SOURCE MATERIAL:
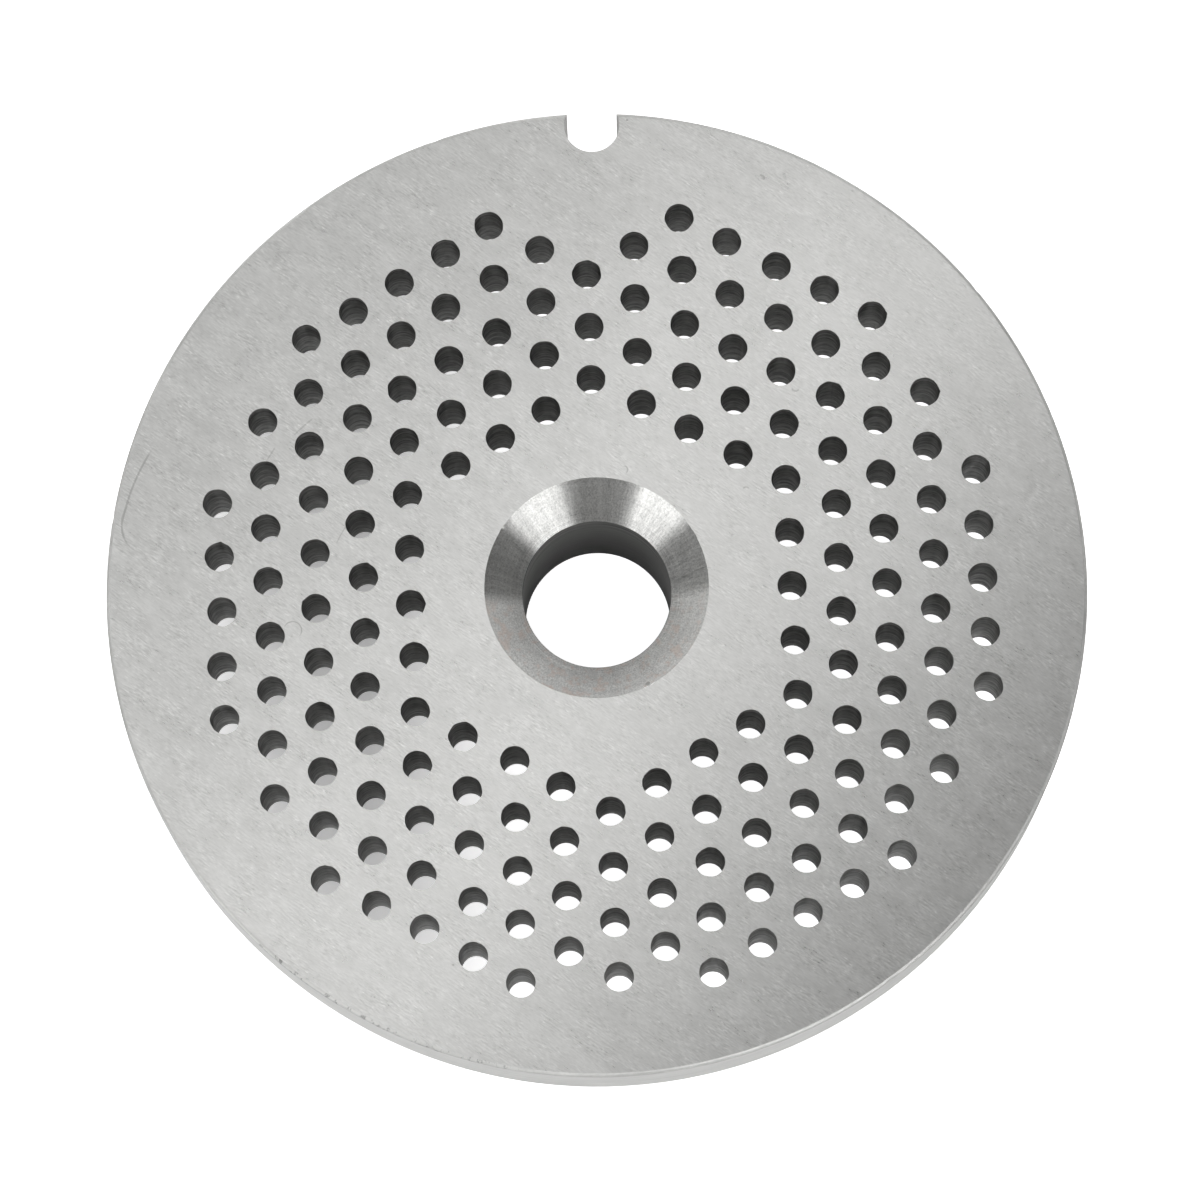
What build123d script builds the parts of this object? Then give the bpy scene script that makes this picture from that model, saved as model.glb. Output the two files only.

==

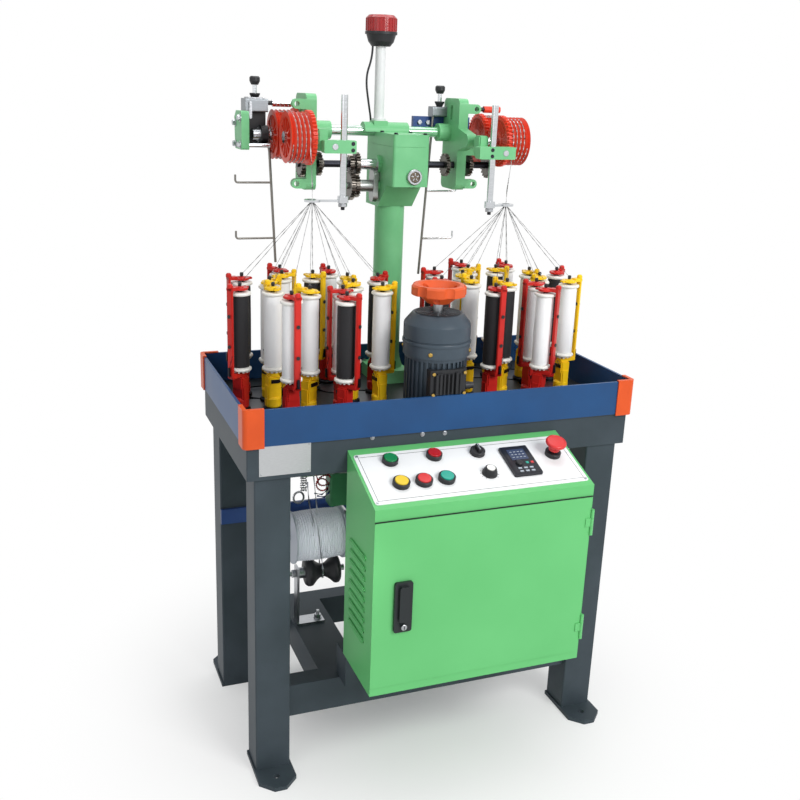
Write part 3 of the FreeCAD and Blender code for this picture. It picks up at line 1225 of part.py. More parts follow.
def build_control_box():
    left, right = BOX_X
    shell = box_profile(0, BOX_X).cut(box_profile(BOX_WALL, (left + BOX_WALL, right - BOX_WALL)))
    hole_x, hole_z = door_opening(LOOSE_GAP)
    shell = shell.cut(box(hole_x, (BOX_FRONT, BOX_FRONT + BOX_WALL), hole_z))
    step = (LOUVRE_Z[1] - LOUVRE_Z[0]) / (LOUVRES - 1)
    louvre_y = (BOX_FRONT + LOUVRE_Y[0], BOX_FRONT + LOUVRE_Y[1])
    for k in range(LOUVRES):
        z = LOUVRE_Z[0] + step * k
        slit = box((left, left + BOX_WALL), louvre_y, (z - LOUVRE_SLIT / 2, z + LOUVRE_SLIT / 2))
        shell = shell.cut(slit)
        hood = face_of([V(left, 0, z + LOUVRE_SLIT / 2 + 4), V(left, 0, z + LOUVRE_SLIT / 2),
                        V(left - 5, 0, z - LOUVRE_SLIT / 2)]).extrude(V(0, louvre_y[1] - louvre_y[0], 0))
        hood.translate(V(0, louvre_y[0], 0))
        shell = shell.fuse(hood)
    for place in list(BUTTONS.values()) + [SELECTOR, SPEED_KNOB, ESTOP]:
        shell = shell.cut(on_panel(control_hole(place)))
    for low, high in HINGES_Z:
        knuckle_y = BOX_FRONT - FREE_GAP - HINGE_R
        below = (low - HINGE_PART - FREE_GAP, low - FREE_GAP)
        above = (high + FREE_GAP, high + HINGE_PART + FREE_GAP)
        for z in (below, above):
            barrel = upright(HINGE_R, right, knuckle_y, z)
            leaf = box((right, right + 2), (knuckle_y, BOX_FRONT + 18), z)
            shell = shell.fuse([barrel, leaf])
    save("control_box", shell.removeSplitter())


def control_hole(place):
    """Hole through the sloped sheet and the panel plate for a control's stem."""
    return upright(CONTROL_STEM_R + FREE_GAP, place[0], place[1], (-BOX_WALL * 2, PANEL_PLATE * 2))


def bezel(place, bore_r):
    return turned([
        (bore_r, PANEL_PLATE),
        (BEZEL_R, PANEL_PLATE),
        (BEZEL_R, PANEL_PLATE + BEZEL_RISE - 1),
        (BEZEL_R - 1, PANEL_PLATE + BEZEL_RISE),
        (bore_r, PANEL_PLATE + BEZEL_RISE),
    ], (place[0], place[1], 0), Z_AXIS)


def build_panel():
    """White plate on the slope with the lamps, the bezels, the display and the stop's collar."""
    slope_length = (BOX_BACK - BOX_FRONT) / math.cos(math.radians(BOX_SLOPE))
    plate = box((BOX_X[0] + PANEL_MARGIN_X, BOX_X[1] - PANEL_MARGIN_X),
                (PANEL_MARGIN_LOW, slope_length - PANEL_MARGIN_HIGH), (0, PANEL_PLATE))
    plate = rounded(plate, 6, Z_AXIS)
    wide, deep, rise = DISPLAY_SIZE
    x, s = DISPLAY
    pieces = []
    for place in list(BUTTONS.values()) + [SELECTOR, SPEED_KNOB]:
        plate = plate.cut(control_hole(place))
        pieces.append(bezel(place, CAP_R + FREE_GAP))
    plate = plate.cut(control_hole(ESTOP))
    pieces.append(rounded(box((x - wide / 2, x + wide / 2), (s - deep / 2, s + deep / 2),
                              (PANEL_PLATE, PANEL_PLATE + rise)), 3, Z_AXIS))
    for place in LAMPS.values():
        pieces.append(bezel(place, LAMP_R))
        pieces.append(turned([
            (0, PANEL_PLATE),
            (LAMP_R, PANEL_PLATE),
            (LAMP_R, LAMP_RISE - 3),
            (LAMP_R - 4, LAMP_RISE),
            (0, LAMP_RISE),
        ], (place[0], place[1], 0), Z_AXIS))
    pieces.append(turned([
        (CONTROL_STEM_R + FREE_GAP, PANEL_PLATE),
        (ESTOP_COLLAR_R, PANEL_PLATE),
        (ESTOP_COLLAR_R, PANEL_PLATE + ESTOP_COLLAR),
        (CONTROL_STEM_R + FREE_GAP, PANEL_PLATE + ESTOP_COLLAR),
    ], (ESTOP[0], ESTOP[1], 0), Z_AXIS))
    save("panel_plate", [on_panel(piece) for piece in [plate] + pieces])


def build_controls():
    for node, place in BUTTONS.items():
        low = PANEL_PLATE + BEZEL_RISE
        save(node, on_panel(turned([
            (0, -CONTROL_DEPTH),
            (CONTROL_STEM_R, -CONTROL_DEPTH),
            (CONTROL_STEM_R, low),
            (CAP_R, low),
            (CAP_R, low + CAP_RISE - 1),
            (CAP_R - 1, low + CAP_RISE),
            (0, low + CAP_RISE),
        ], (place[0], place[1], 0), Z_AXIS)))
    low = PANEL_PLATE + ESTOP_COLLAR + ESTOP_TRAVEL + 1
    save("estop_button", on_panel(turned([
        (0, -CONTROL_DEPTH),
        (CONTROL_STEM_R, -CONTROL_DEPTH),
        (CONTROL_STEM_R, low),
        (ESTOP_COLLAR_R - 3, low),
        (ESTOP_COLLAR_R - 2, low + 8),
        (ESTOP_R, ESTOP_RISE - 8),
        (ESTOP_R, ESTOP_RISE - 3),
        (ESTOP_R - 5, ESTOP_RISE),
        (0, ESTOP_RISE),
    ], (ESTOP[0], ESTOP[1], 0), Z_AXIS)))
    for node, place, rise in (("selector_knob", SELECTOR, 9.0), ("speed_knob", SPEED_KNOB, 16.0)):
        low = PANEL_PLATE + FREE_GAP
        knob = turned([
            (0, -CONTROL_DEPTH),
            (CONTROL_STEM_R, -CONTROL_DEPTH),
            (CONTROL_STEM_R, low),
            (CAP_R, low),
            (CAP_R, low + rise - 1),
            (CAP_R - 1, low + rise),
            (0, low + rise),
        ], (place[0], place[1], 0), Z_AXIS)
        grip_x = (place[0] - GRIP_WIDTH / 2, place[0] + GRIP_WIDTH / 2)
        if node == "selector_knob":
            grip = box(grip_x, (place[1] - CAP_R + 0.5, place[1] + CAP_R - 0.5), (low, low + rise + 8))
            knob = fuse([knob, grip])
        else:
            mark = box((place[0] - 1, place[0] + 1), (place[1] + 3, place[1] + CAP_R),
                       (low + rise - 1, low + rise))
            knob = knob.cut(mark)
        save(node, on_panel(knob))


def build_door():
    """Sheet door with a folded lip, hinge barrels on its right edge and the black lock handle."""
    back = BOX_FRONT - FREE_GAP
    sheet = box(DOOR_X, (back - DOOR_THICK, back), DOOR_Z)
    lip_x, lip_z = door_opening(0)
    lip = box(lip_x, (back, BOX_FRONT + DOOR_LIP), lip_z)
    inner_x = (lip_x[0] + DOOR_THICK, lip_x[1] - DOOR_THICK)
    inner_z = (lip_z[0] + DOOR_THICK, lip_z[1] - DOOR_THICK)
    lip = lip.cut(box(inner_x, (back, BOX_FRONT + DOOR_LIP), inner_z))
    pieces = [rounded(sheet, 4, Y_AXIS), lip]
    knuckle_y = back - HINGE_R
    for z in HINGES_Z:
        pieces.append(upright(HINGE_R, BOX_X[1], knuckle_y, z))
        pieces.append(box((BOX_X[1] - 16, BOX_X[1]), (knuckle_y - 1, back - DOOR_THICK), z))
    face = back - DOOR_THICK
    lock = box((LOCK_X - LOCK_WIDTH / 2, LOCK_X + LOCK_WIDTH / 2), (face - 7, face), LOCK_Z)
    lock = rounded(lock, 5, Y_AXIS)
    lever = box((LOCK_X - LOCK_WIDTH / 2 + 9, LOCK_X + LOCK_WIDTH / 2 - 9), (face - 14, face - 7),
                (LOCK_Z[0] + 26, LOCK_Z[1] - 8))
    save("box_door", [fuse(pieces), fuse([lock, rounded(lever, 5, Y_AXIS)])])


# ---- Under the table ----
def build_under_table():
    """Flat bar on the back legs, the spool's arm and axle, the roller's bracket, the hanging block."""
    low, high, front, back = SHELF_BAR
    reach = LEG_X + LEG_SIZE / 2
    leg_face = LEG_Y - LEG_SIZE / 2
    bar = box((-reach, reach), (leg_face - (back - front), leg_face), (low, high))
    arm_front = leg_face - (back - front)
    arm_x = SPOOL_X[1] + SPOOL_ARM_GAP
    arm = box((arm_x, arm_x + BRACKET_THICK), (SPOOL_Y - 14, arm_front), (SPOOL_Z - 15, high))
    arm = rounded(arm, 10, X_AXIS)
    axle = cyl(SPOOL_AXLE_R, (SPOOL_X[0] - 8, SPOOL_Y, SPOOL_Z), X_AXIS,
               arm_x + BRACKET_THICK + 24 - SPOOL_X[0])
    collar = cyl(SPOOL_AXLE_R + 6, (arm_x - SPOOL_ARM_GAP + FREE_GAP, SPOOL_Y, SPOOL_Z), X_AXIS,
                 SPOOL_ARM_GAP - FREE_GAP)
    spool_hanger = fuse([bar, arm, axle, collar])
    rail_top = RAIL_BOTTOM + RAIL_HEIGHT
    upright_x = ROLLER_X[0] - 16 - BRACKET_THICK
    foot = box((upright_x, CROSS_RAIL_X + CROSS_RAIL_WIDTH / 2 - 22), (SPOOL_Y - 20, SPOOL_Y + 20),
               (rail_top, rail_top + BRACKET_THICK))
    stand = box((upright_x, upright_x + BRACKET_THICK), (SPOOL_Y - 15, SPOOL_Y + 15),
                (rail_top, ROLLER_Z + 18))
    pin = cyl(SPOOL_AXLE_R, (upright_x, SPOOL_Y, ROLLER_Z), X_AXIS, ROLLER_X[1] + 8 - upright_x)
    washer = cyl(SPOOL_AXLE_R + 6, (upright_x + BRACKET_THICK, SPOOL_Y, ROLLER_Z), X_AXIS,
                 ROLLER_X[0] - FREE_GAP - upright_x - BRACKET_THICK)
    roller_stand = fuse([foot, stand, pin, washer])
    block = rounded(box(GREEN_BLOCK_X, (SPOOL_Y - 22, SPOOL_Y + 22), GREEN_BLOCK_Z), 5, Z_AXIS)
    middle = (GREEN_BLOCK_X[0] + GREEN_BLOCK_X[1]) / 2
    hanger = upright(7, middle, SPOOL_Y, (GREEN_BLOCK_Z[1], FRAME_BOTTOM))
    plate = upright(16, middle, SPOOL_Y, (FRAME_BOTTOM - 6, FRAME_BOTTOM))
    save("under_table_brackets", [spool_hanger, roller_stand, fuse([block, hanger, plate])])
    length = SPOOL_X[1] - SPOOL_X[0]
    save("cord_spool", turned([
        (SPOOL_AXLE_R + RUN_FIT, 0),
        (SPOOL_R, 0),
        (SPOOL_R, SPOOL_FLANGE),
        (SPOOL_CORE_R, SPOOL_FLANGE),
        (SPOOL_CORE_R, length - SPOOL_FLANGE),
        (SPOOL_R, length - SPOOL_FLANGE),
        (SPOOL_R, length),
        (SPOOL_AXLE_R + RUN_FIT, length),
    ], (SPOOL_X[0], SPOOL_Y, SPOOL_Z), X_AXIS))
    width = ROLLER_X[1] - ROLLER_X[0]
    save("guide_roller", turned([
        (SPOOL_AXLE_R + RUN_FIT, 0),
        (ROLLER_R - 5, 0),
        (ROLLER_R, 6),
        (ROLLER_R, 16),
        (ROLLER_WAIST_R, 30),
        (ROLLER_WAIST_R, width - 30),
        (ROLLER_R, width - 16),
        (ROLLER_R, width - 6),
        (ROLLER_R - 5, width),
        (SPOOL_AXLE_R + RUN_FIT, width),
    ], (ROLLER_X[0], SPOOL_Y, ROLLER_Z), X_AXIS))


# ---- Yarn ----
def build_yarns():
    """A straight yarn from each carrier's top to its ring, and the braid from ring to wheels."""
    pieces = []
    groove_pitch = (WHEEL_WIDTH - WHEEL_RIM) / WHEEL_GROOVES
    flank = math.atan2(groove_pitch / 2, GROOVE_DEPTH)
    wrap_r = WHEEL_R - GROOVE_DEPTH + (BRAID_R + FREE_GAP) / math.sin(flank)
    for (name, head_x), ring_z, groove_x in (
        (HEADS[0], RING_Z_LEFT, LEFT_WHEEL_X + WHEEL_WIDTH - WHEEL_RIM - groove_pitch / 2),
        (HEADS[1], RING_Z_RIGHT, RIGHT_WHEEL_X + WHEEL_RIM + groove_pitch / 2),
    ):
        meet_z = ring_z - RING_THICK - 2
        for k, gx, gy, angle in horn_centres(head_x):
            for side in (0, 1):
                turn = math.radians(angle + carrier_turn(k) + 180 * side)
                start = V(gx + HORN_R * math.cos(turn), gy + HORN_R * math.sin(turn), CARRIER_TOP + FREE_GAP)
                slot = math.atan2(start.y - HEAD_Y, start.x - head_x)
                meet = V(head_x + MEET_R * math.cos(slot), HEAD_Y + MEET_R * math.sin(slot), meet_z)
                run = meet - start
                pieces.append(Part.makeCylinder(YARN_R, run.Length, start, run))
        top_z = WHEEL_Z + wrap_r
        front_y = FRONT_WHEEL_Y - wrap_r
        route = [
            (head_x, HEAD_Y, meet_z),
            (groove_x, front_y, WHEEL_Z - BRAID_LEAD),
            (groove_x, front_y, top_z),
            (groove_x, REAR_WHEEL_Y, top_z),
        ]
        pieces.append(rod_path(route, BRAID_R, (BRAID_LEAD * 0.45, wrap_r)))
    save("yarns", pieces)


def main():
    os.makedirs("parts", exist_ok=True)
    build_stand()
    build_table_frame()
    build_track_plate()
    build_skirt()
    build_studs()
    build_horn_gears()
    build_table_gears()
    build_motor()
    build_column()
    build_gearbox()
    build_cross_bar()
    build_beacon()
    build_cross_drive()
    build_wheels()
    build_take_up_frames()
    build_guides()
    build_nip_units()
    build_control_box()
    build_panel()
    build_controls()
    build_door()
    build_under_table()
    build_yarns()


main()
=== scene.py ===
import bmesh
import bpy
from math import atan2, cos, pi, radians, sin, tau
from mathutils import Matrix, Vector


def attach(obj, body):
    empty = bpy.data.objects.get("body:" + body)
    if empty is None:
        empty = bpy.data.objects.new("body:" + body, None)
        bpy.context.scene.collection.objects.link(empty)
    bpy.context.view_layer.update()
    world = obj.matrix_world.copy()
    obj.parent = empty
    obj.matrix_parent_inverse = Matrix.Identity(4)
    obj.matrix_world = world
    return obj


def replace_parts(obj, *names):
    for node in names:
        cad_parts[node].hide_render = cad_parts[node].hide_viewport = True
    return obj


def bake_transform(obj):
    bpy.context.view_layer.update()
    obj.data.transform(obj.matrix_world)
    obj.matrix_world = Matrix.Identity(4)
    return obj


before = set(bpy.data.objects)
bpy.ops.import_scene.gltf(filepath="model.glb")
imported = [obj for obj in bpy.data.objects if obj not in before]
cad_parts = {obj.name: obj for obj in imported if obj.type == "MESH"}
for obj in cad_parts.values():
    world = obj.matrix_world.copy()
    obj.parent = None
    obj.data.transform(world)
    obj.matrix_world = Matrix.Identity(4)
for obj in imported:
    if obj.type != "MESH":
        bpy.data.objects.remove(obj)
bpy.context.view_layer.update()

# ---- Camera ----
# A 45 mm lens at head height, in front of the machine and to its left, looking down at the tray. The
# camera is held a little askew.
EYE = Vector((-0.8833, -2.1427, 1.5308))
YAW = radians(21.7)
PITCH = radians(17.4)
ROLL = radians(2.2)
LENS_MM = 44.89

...

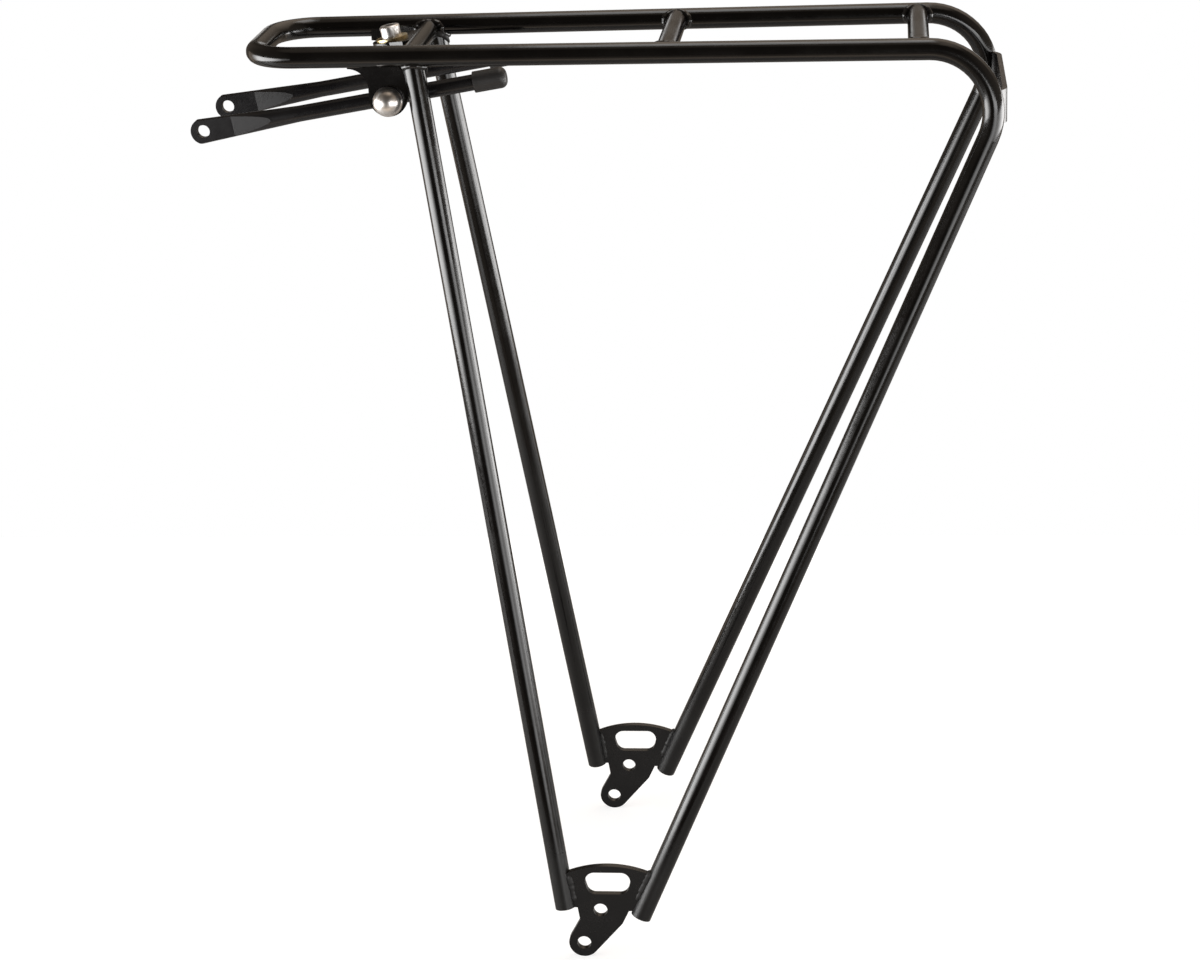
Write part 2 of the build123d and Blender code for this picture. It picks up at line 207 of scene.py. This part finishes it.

PROBLEM DETAILS:
Using the data above, extract exactly the lines from the one that holds "obj.matrix_world = world" to the one that holds "LENS_MM = 44.89", both ends included, and no others.

CORRECT RESULT:
    obj.matrix_world = world
    return obj


def replace_parts(obj, *names):
    for node in names:
        cad_parts[node].hide_render = cad_parts[node].hide_viewport = True
    return obj


def bake_transform(obj):
    bpy.context.view_layer.update()
    obj.data.transform(obj.matrix_world)
    obj.matrix_world = Matrix.Identity(4)
    return obj


before = set(bpy.data.objects)
bpy.ops.import_scene.gltf(filepath="model.glb")
imported = [obj for obj in bpy.data.objects if obj not in before]
cad_parts = {obj.name: obj for obj in imported if obj.type == "MESH"}
for obj in cad_parts.values():
    world = obj.matrix_world.copy()
    obj.parent = None
    obj.data.transform(world)
    obj.matrix_world = Matrix.Identity(4)
for obj in imported:
    if obj.type != "MESH":
        bpy.data.objects.remove(obj)
bpy.context.view_layer.update()

# ---- Camera ----
# A 45 mm lens at head height, in front of the machine and to its left, looking down at the tray. The
# camera is held a little askew.
EYE = Vector((-0.8833, -2.1427, 1.5308))
YAW = radians(21.7)
PITCH = radians(17.4)
ROLL = radians(2.2)
LENS_MM = 44.89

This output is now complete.